At this point in Jesus’ ministry, his fame had spread so far and wide he was being courted, it seems, by the powerful elite, the teachers and scribes.  Days earlier, Luke tells us at the start of his fourteenth chapter, Jesus was invited to a Pharisee’s home for dinner on the Sabbath.  If you were trying to show off your power or intelligence, your prestige or wit, Jesus would be the worst possible guest to invite to a dinner party.  That night in the Pharisee’s home, Jesus told the esteemed guests they should sit at the lowest place, and that they’ve invited all the wrong people – rather, he said, they should’ve welcomed all those whom that group regularly excluded.  Not only did Jesus make a mockery of the function, but he pierced that crowd to the one place where it struck the most: their pride.  Jesus saw through all of that.  And he called it out.

Jesus was such a bad dinner companion that he was not only removed, for ever, from the social roster of Galilean soirees, but they came to hate him.  They wanted him gone.  They wanted him silenced for all time.  So much so that days later, by the beginning of Luke’s “lost parable” chapter, those whom he shamed are grumbling on the edges while Jesus’ time is now filled by throngs of those whom he said should’ve been invited to that swanky party.

When Jesus begins to describe, for them, what the Kingdom of God is like, he not only describes a God who searches for those whom the world would otherwise ignore but Jesus also includes them, those scribes and Pharisees who grumble at him and want him silenced and, more than that, want him dead.  The story of the Kingdom of God is that they, too – yes, they who have not and likely will not forgive Jesus – they, too, are included; they, too, are a part of the story; they, too, are loved.  That’s why the older brother is included.  Because all are included.

Like it or not, all must be included.  Forgiveness is about community, although it may not be a community in which each member recognizes him or herself as a constituent part.  True forgiveness is more than simply me and thee.  It involves self, God and, yes, other.

For ourselves, forgiveness is getting to a place where you know yourself to be loved, protected, whole and treasured.  Forgiveness is a realization that the hurts and harms which have been inflicted on you do not define you.  It is self-love.

Forgiveness also involves the other, like it or not.  Forgiveness demands we walk that much longer road towards placing genuine hope in the bonds of common humanity which unite us with one other, even if the other has been mean or vindictive or cruel.  It’s tapping into that deeper love which awakens your own spirit and, surely, must do the same for the other, even if you feel they’re going about it all wrong.  Forgiveness is hoping, indeed loving the basic essence of the other.

It’d be good to admit that this is made more difficult because of the economic view of human interaction too many of us share, too fundamentally:  if you love me I will love you; to the degree that you harbor hope for me, I will hope in you.  There’s very good chance that our loving the other, especially the one who has walked away, will not change them.  Perhaps the other may not love you, but love them, still.  Perhaps the other may not rejoice in you.  Rejoice in them, nevertheless.  Scripture isn’t a psychology textbook, distinguishing between forgiving and forgetting.

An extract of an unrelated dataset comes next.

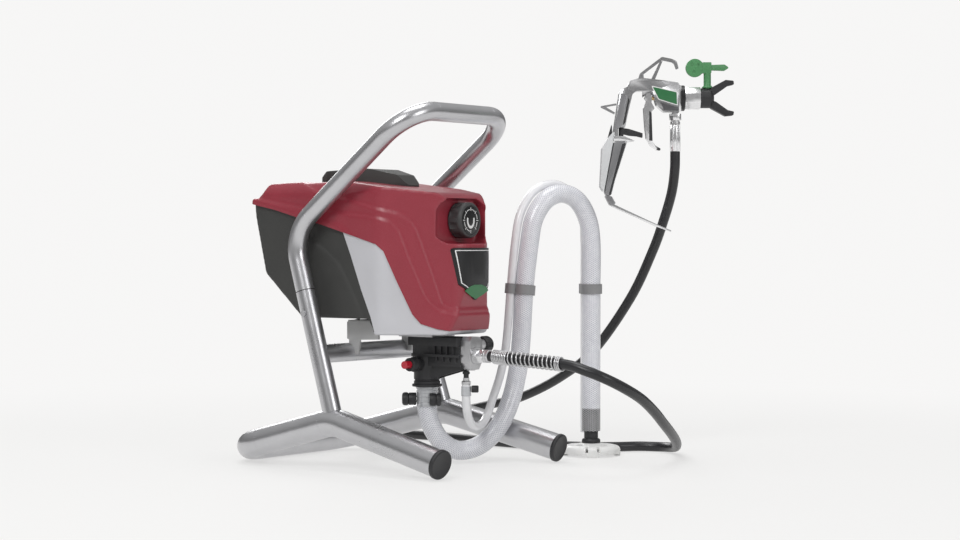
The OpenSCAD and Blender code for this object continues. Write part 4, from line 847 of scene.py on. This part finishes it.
def makePump():
    p = pump

    def onAxis(x, z):
        return x, p["axis"][1], z
    block = outlineBlock("pumpBlock", p["flange"], planSpot, p["flangeLow"], p["flangeTop"], 3)
    out, high, beadFrom, beadTo, beadOver = p["bossOut"], p["bossHeight"], *p["bead"]
    adds = [outlineBlock("arm", p["arm"], planSpot, p["armLow"], p["armTop"], 3),
            outlineBlock("ledge", p["ledge"], planSpot, p["ledgeLow"], p["ledgeTop"], 4),
            spunBlock("tower", p["tower"], p["axis"], (0, 0, 1), 64),
            rod("boss", onAxis(0, high), onAxis(out, high), p["boss"], edge=1.2),
            rod("bossBead", onAxis(out + beadFrom, high), onAxis(out + beadTo, high), p["boss"] + beadOver)]
    adds += [outlineBlock("web", p["web"], sideSpot, x, x + p["webThick"]) for x in p["webAt"]]
    half, slant, shoulder, top = p["ribHalf"], p["ribSlant"], p["ribShoulder"], p["ledgeLow"] + p["overlap"]
    upper = [(x, z) for z, way in ((p["ledgeTop"] - p["overlap"], -1), (p["flangeLow"] + p["overlap"], 1))
             for x in (way * half, -way * half)]
    for i in range(p["ribCount"]):
        y = p["ribFrom"] - p["ribPitch"] * i
        low = p["ribLow"] + (p["ribCount"] - i) * p["ribRise"]
        rib = [(-half, top, 0.5), (-half, shoulder, 1.2), (-half + slant, low, 0.5), (half - slant, low, 0.5),
               (half, shoulder, 1.2), (half, top, 0.5)]
        adds.append(outlineBlock("rib", rib, frontSpot, y, y - p["ribDepth"], 2))
        y += p["upperRibAhead"]
        adds.append(outlineBlock("upperRib", upper, frontSpot, y, y - p["ribDepth"]))
    cut(block, *adds, how="UNION")
    cut(block, *[rod("hole", onAxis(x0, z0), onAxis(x1, z1), radius) for x0, z0, x1, z1, radius in p["holes"]])
    soften(block, 0.5, 2, angle=35)
    finished(block, "root", capBlack, "pump_black", "pump_block", angle=35)


def makeInlet():
    i = inlet
    housingBlock = spunBlock("inletHousing", i["black"], pump["axis"], (0, 0, 1), 64)
    finished(housingBlock, "root", capBlack, "pump_black", "inlet_housing", angle=35)
    finished(spunBlock("barbRings", i["barb"], pump["axis"], (0, 0, 1), 64), "root", barbClear, "clear_hose", angle=30)
    across, toward, ears = Vector(i["earAcross"]), Vector(i["earToward"]), []
    for start, end, ahead, radius, edge in i["ears"]:
        centre = Vector(i["earCentre"]) + toward * ahead
        ears.append(rod("ear", centre + across * start, centre + across * end, radius, edge=edge, steps=40))
    n = nipple
    centre = Vector(n["tabCentre"])
    ears.append(rod("tab", centre + across * n["tabFrom"], centre + across * n["tabTo"], n["tab"], edge=1.2))
    finished(joined("hoseClamps", *ears), "root", capBlack, "black_cap", "hose_clamps", angle=35)
    for name, key, material, slotName, nodes in (("nippleStem", "black", capBlack, "nickel", ["return_nipple"]),
                                                 ("nippleRing", "ring", zincSteel, "nickel", []),
                                                 ("nippleBand", "band", barbClear, "clear_hose", [])):
        finished(spunBlock(name, n[key], n["at"], (0, 0, 1), 40), "root", material, slotName, *nodes)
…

Like I said, forgiveness isn’t neat or tidy or easily summarized into quick slogans.  This is where it gets hard.

I suspect that for this very reason, then, the parable of the Prodigal Son is left unfinished.  The brothers never unite.   In fact, the older son never calls his sibling “brother”.  The slave calls him “brother” (“…your brother has come”, verse 27); the father, when speaking to the older, calls the younger one “brother” (“…your brother was dead and has come to life”, verse 32), but the older  does not recognize the younger as a part of him.  To him, there is no brotherhood.  There is only brokenness, anger, divorce.

That’s how the story ends, not a summary but an offering – asking to be made complete in your hearing.  To the degree that we, ourselves, try to live into God’s free offering of full and perfect love and, yes, try to love self, other and God we make good news out of the raw material of our lives.

That’s why there is always that third component of forgiveness, the love of God, by which I  mean two things: first, our love for God and, second, God’s love for us – inviting God’s love into our admittedly feeble attempts to be nice and get along.  Like the brothers in this famous story,  we, too, on this side of heaven, are not reconciled with everyone with whom we should be.  Ours, too, is an incomplete story.  The love of God is that which brings the possibility of completion.  While we are still far off from one another, on roads set apart by resentment, bitterness and mistrust, our Father God walks alongside all of us, in a sense holding all in a profound yet subtle embrace, holding us until we find our way back home, until we find our way back together.

In the Nicene Creed, if you’ve noticed, we don’t confess that we believe forgiveness, as if it’s a neat and tidy and straightforward thing.  No one believes forgiveness.  Everyone has a story of brokenness in which they truly cannot heal, not yet at least, an experience they fear they may never forget.

What the Creed asks us to confess is that we believe in forgiveness.  Believing in something is more like hope, more akin to trusting in the possibility of something, even something far off and remote and seemingly impossible.  So we believe in it, we hope in it, we strive for it, as hard as it may be, saying boldly with the universal church “we believe in one baptism for the forgiveness of sins.”